■ Set problem ■
The line containing "Give this object's" marks the start; return it and every line after it in the listing below, exactly, through the last.

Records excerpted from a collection
--------------------------------------------------
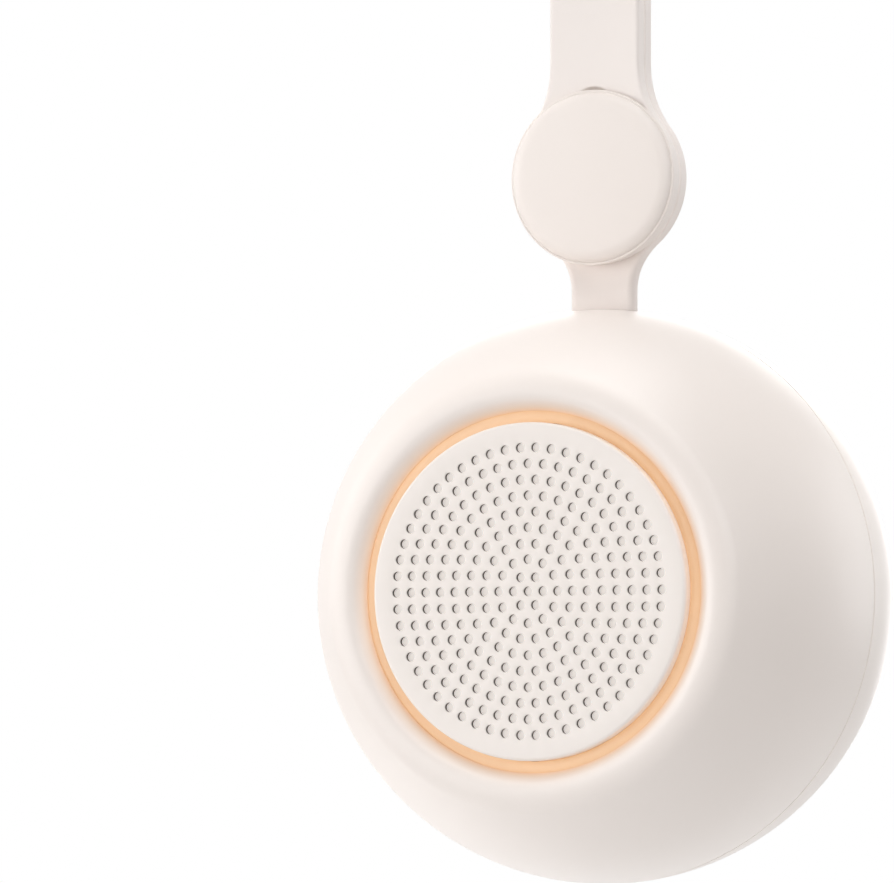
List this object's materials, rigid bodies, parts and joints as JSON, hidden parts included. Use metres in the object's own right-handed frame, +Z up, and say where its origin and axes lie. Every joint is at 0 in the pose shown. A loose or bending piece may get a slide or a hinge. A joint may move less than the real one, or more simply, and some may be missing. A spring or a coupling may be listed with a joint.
{
  "type": "white noise sound machine",
  "caption": "Round portable white noise sound machine with a perforated grille, a light ring, rear buttons and a silicone strap that snaps open.",
  "frame": {"origin": "bearing point of the hanging strap: top of the inside of its loop, midway across the band", "axes": "+Z up along the strap, +Y to the rear (the grille faces -Y), +X to the right seen from the front"},
  "size_m": [0.08, 0.0554, 0.154],
  "materials": {
    "inner_plastic": "grey ABS",
    "steel": "plated",
    "cell_foil": "laminated pouch",
    "lead_vinyl": "PVC sleeve",
    "tape_foam": "double-sided foam tape",
    "chip_resin": "black epoxy",
    "cone_paper": "black pressed pulp",
    "mesh_cloth": "fine pale acoustic mesh",
    "case_plastic": "satin warm white ABS",
    "grille_plastic": "satin warm white ABS",
    "board_laminate": "green solder mask",
    "button_rubber": "matte warm grey",
    "lamp_resin": "clear resin over phosphor",
    "clear_plastic": "clear",
    "light_diffuser": "frosted, lit amber from behind",
    "panel_plastic": "matte warm white",
    "snap_plastic": "satin warm white",
    "black_plastic": "black nylon",
    "plated_steel": "zinc plated pressing",
    "ferrite": "sintered",
    "spider_cloth": "resin-dipped cotton",
    "surround_rubber": "matte black",
    "strap_silicone": "matte warm white silicone",
    "copper": "enamelled wire"
  },
  "bodies": {
    "housing": {"baffle": "inner_plastic", "baffle_screws": "steel", "battery_cell": "cell_foil", "battery_lead": "lead_vinyl", "battery_tape": "tape_foam", "battery_tray": "inner_plastic", "board_chips": "chip_resin", "board_plugs": "inner_plastic", "board_screws": "steel", "case_screws": "steel", "dust_cap": "cone_paper", "dust_mesh": "mesh_cloth", "front_shell": "case_plastic", "grille_disc": "grille_plastic", "light_board": "board_laminate", "light_lamps": "lamp_resin", "light_lead": "lead_vinyl", "light_pipe": "clear_plastic", "light_ring": "light_diffuser", "main_board": "board_laminate", "rear_panel": "panel_plastic", "rear_shell": "case_plastic", "snap_ring": "snap_plastic", "socket_core": "black_plastic", "socket_shell": "steel", "speaker_basket": "plated_steel", "speaker_chamber": "inner_plastic", "speaker_cone": "cone_paper", "speaker_gasket": "cone_paper", "speaker_lead": "lead_vinyl", "speaker_magnet": "ferrite", "speaker_spider": "spider_cloth", "speaker_surround": "surround_rubber", "speaker_yoke": "plated_steel", "status_lamp": "lamp_resin", "strap_pin": "steel", "strap_rear_leg": "strap_silicone", "switches": "black_plastic", "top_plate": "plated_steel", "voice_coil": "copper"},
    "strap_flap": {"strap_front_leg": "strap_silicone", "snap_cap": "snap_plastic", "snap_stud": "snap_plastic"},
    "power_button": {"power_button": "button_rubber"},
    "volume_up_button": {"volume_up_button": "button_rubber"},
    "volume_down_button": {"volume_down_button": "button_rubber"},
    "sound_button": {"sound_button": "button_rubber"},
    "light_button": {"light_button": "button_rubber"}
  },
  "joints": [
    {"name": "strap_open", "type": "hinge", "parent": "housing", "child": "strap_flap", "pos_m": [0, 0, 0.0025], "axis": [-1, 0, 0], "range_deg": [0, 150]},
    {"name": "power_press", "type": "slide", "parent": "housing", "child": "power_button", "axis": [0, -1, 0], "range_m": [0, 0.0004], "stiffness_N_per_m": 200, "springref_m": -0.002},
    {"name": "volume_up_press", "type": "slide", "parent": "housing", "child": "volume_up_button", "axis": [0, -1, 0], "range_m": [0, 0.0004], "stiffness_N_per_m": 200, "springref_m": -0.002},
    {"name": "volume_down_press", "type": "slide", "parent": "housing", "child": "volume_down_button", "axis": [0, -1, 0], "range_m": [0, 0.0004], "stiffness_N_per_m": 200, "springref_m": -0.002},
    {"name": "sound_press", "type": "slide", "parent": "housing", "child": "sound_button", "axis": [0, -1, 0], "range_m": [0, 0.0004], "stiffness_N_per_m": 200, "springref_m": -0.002},
    {"name": "light_press", "type": "slide", "parent": "housing", "child": "light_button", "axis": [0, -1, 0], "range_m": [0, 0.0004], "stiffness_N_per_m": 200, "springref_m": -0.002}
  ]
}
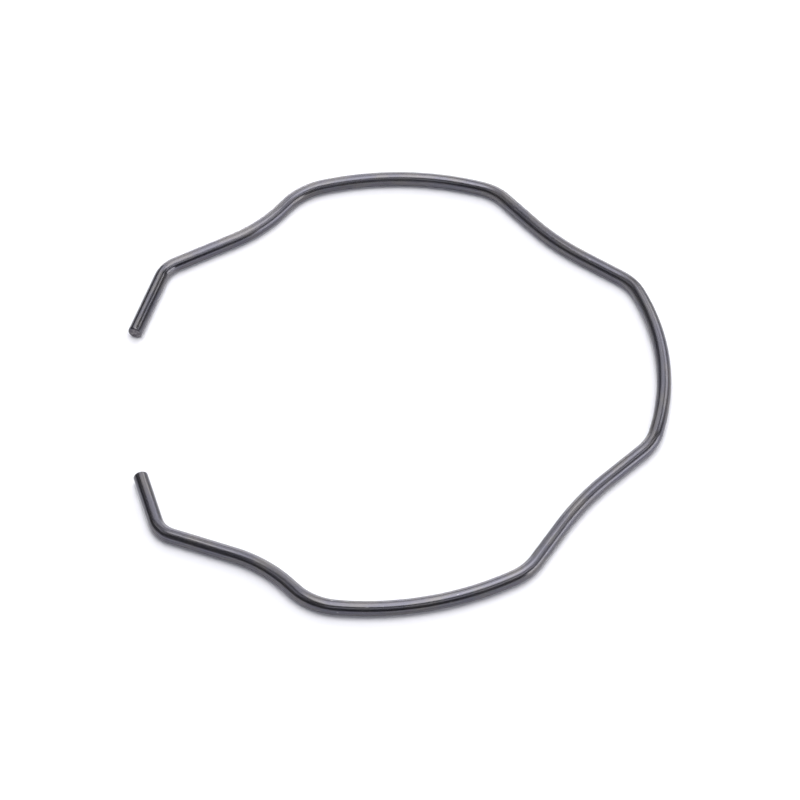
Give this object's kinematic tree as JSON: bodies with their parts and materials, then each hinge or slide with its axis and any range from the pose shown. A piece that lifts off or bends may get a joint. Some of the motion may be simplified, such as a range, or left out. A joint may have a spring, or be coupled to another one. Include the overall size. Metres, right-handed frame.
{
  "type": "fork seal retaining clip",
  "caption": "Flat bent-wire snap clip: outward lobes spring into a groove, inward dips hold a fork's oil seal in its bore, and short legs beside a gap let a pick lift it out.",
  "frame": {"origin": "centre of the circle that the three lobes follow, on the wire's middle plane", "axes": "+X out through the back lobe, with the gap towards -X; +Z along the fork tube's axis; +Y across, towards the long leg"},
  "size_m": [0.0566, 0.06, 0.0014],
  "materials": {
    "spring_wire": "dark oil-tempered drawn spring wire, semi-gloss, with faint drawing lines along it"
  },
  "bodies": {
    "root": {"retaining_clip": "spring_wire"}
  },
  "joints": []
}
--------------------------------------------------
■ Response for this exercise ■
Give this object's kinematic tree as JSON: bodies with their parts and materials, then each hinge or slide with its axis and any range from the pose shown. A piece that lifts off or bends may get a joint. Some of the motion may be simplified, such as a range, or left out. A joint may have a spring, or be coupled to another one. Include the overall size. Metres, right-handed frame.
{
  "type": "fork seal retaining clip",
  "caption": "Flat bent-wire snap clip: outward lobes spring into a groove, inward dips hold a fork's oil seal in its bore, and short legs beside a gap let a pick lift it out.",
  "frame": {"origin": "centre of the circle that the three lobes follow, on the wire's middle plane", "axes": "+X out through the back lobe, with the gap towards -X; +Z along the fork tube's axis; +Y across, towards the long leg"},
  "size_m": [0.0566, 0.06, 0.0014],
  "materials": {
    "spring_wire": "dark oil-tempered drawn spring wire, semi-gloss, with faint drawing lines along it"
  },
  "bodies": {
    "root": {"retaining_clip": "spring_wire"}
  },
  "joints": []
}